_Challenge_. Return, exactly as written, the lines from the one containing "mast = rod((beacon_x, beacon_y, roof_front_z" through the one containing "obj.matrix_parent_inverse = Matrix.Identity(4)", with both ends included.

_Data lines_.
····················

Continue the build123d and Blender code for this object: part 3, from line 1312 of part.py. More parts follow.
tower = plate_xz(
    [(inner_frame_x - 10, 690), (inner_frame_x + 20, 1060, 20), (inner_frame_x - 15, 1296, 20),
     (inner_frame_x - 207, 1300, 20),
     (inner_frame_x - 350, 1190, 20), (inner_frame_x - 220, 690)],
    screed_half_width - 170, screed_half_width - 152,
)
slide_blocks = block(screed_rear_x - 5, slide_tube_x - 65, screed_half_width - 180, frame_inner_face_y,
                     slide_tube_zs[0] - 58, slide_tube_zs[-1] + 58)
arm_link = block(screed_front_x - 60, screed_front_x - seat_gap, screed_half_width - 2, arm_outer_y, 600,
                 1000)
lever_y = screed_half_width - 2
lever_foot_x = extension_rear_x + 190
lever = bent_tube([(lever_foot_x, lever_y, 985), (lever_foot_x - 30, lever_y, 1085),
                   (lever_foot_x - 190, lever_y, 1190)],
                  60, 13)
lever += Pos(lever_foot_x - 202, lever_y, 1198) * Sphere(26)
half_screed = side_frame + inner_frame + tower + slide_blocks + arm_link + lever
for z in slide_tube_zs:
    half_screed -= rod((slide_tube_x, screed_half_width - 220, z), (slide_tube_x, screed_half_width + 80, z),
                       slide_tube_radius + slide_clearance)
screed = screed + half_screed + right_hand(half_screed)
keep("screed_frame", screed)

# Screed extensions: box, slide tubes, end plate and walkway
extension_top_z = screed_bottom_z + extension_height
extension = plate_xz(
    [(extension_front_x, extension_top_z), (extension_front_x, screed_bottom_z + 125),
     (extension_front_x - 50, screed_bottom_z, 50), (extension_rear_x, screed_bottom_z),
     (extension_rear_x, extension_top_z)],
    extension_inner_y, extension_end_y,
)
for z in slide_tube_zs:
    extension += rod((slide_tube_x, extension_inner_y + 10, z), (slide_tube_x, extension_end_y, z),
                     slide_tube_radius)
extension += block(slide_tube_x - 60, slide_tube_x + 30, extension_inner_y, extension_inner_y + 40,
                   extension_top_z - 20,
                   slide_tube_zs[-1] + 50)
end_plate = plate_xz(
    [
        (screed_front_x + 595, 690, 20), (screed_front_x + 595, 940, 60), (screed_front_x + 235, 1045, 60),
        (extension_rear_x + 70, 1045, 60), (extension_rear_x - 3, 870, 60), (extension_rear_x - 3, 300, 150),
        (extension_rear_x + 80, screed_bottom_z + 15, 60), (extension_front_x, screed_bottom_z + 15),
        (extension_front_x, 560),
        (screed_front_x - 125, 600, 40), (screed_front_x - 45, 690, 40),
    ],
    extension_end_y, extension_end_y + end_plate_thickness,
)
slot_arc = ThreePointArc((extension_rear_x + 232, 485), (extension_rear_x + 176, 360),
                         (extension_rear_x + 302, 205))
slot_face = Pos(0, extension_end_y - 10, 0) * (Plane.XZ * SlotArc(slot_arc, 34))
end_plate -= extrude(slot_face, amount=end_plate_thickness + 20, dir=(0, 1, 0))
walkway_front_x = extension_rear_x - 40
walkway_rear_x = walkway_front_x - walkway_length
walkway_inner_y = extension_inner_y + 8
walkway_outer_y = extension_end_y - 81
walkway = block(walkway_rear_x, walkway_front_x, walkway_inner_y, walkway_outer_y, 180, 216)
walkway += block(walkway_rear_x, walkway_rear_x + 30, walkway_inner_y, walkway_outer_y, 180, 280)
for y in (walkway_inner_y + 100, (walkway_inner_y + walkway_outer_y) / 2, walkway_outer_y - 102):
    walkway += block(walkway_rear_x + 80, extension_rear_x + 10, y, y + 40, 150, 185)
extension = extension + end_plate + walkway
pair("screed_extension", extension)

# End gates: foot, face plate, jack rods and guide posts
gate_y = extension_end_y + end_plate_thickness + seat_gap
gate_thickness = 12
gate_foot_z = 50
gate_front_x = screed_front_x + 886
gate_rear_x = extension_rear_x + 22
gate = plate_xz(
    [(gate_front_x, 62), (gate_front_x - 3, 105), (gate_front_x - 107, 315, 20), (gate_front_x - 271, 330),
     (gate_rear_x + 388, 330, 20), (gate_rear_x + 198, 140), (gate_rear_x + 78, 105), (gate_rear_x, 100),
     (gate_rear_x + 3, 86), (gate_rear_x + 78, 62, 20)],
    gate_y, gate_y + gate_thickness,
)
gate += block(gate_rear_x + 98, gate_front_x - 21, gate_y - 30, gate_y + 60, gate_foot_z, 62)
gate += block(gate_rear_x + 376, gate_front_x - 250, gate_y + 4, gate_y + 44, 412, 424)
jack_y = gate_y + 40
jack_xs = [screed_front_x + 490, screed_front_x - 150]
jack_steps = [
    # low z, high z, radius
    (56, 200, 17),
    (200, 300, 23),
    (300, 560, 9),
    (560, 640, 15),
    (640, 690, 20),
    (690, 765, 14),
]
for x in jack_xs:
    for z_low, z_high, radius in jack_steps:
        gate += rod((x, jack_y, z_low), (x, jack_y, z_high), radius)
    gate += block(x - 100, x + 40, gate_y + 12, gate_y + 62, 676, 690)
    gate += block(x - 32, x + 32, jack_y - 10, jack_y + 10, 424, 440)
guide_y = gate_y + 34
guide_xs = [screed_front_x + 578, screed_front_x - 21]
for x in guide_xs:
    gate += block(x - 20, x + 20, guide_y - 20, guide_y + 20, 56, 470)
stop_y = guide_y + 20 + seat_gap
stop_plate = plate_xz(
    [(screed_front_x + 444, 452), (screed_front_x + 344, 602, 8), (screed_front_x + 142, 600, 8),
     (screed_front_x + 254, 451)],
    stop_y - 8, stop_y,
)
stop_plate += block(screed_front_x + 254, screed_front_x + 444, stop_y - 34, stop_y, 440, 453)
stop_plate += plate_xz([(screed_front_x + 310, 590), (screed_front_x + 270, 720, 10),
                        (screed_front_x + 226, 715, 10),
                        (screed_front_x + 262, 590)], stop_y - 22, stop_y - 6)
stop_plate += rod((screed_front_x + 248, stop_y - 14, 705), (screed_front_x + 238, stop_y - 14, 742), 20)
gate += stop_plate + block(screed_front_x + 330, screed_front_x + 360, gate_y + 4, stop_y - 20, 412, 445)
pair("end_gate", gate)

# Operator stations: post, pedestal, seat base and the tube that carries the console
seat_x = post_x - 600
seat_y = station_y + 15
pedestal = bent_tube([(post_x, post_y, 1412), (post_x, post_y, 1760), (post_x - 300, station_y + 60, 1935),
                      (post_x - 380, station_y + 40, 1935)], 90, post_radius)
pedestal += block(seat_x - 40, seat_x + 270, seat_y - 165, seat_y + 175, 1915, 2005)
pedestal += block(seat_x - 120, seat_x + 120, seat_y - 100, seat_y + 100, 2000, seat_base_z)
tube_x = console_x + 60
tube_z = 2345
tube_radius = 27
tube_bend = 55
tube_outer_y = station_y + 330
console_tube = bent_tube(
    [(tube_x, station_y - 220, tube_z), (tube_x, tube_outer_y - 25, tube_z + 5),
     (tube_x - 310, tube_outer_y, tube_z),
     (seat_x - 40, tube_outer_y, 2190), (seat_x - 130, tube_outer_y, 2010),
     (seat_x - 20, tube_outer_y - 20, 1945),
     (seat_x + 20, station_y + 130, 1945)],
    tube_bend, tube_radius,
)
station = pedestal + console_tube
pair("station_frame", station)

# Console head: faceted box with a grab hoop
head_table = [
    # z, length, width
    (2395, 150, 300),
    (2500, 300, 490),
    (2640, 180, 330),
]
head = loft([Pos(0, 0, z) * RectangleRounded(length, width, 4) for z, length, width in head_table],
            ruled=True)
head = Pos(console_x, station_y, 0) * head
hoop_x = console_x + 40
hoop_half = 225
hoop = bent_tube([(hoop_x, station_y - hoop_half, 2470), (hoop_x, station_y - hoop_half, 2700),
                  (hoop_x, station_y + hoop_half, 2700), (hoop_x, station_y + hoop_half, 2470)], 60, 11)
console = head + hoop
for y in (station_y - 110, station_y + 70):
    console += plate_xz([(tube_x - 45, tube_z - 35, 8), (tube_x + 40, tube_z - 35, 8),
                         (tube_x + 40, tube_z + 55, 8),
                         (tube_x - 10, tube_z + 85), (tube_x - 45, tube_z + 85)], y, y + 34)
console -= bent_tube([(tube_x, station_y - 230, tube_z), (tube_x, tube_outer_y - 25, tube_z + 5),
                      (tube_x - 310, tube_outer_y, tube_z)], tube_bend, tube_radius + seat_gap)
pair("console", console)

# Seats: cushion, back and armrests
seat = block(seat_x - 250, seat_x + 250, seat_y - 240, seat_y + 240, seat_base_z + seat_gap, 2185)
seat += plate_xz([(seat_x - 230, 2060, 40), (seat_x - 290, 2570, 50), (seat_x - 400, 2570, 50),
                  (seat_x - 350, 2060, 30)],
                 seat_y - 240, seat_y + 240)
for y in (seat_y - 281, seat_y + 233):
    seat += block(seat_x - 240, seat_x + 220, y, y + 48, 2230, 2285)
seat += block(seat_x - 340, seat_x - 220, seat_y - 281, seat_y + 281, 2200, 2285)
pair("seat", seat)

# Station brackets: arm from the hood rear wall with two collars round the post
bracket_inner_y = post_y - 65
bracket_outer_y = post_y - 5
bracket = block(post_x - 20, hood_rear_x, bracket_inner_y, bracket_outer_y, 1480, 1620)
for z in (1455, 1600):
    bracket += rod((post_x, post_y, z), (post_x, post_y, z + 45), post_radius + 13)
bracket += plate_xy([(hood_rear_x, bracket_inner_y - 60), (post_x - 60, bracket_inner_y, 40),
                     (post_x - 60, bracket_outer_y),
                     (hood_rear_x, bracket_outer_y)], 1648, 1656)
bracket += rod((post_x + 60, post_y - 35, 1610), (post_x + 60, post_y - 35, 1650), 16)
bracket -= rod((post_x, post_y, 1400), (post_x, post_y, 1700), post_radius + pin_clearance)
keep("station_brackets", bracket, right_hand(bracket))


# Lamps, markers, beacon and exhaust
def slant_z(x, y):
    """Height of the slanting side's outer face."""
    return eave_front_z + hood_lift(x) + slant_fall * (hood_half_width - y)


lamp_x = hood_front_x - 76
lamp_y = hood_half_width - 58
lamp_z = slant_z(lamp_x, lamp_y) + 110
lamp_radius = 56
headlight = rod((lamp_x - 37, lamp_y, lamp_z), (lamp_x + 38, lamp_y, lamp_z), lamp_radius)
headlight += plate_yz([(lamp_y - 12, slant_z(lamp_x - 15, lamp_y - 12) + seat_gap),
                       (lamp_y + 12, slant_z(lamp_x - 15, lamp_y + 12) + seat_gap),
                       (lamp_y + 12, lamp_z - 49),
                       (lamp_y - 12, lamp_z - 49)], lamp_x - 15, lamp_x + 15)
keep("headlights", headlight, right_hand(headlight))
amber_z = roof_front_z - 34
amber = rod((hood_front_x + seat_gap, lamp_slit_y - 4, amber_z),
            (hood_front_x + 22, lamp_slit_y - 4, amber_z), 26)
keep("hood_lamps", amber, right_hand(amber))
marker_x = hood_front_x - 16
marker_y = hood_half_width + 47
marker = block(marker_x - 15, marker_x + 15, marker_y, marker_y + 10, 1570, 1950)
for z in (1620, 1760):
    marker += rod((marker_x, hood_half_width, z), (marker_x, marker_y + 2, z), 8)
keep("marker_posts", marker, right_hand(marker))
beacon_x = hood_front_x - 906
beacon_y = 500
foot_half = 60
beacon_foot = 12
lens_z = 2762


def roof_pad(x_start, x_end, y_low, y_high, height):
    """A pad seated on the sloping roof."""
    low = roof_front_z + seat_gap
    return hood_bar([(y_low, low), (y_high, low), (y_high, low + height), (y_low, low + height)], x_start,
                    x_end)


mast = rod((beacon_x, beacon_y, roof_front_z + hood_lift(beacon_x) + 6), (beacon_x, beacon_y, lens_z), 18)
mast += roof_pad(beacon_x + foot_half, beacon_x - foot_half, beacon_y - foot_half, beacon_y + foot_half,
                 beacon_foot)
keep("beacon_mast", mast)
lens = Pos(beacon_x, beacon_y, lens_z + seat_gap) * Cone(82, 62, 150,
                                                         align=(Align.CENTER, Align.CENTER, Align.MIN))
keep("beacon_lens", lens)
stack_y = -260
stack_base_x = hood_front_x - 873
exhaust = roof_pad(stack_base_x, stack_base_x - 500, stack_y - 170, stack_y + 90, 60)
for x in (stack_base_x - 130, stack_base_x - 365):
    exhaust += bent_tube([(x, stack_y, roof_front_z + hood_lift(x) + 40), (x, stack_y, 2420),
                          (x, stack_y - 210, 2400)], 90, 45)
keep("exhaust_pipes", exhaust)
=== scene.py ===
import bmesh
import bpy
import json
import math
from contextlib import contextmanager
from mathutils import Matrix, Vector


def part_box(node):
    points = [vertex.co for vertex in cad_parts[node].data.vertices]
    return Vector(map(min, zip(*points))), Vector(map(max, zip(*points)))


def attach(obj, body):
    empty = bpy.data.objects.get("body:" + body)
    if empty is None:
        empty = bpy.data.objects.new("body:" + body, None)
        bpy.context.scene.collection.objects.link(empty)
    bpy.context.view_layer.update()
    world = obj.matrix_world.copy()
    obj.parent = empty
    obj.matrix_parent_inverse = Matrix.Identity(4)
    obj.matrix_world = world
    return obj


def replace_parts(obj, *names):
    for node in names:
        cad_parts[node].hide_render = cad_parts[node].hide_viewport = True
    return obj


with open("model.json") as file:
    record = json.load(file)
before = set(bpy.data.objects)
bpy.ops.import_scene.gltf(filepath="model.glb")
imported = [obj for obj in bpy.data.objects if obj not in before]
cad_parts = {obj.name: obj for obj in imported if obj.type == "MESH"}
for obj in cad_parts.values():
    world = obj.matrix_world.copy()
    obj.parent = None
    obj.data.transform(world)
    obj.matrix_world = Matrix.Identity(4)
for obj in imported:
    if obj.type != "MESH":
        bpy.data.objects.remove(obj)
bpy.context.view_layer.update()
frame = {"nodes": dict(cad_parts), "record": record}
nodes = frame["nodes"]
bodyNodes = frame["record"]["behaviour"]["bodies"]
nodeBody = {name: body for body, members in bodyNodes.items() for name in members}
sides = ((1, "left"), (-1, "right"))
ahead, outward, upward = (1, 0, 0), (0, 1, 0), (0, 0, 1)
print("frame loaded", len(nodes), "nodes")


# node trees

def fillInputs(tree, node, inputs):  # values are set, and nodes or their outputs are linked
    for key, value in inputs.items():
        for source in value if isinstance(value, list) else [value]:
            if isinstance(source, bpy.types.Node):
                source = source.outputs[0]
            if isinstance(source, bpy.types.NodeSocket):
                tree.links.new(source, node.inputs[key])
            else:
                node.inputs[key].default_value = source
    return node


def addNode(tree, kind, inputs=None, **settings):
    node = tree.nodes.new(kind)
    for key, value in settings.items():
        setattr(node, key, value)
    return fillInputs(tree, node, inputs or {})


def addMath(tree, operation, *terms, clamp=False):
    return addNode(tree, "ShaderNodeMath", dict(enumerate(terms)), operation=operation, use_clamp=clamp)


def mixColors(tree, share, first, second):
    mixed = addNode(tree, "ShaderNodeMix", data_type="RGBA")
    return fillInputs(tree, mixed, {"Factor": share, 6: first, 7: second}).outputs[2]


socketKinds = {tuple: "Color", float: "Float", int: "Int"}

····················

_Correct response_.
mast = rod((beacon_x, beacon_y, roof_front_z + hood_lift(beacon_x) + 6), (beacon_x, beacon_y, lens_z), 18)
mast += roof_pad(beacon_x + foot_half, beacon_x - foot_half, beacon_y - foot_half, beacon_y + foot_half,
                 beacon_foot)
keep("beacon_mast", mast)
lens = Pos(beacon_x, beacon_y, lens_z + seat_gap) * Cone(82, 62, 150,
                                                         align=(Align.CENTER, Align.CENTER, Align.MIN))
keep("beacon_lens", lens)
stack_y = -260
stack_base_x = hood_front_x - 873
exhaust = roof_pad(stack_base_x, stack_base_x - 500, stack_y - 170, stack_y + 90, 60)
for x in (stack_base_x - 130, stack_base_x - 365):
    exhaust += bent_tube([(x, stack_y, roof_front_z + hood_lift(x) + 40), (x, stack_y, 2420),
                          (x, stack_y - 210, 2400)], 90, 45)
keep("exhaust_pipes", exhaust)
=== scene.py ===
import bmesh
import bpy
import json
import math
from contextlib import contextmanager
from mathutils import Matrix, Vector


def part_box(node):
    points = [vertex.co for vertex in cad_parts[node].data.vertices]
    return Vector(map(min, zip(*points))), Vector(map(max, zip(*points)))


def attach(obj, body):
    empty = bpy.data.objects.get("body:" + body)
    if empty is None:
        empty = bpy.data.objects.new("body:" + body, None)
        bpy.context.scene.collection.objects.link(empty)
    bpy.context.view_layer.update()
    world = obj.matrix_world.copy()
    obj.parent = empty
    obj.matrix_parent_inverse = Matrix.Identity(4)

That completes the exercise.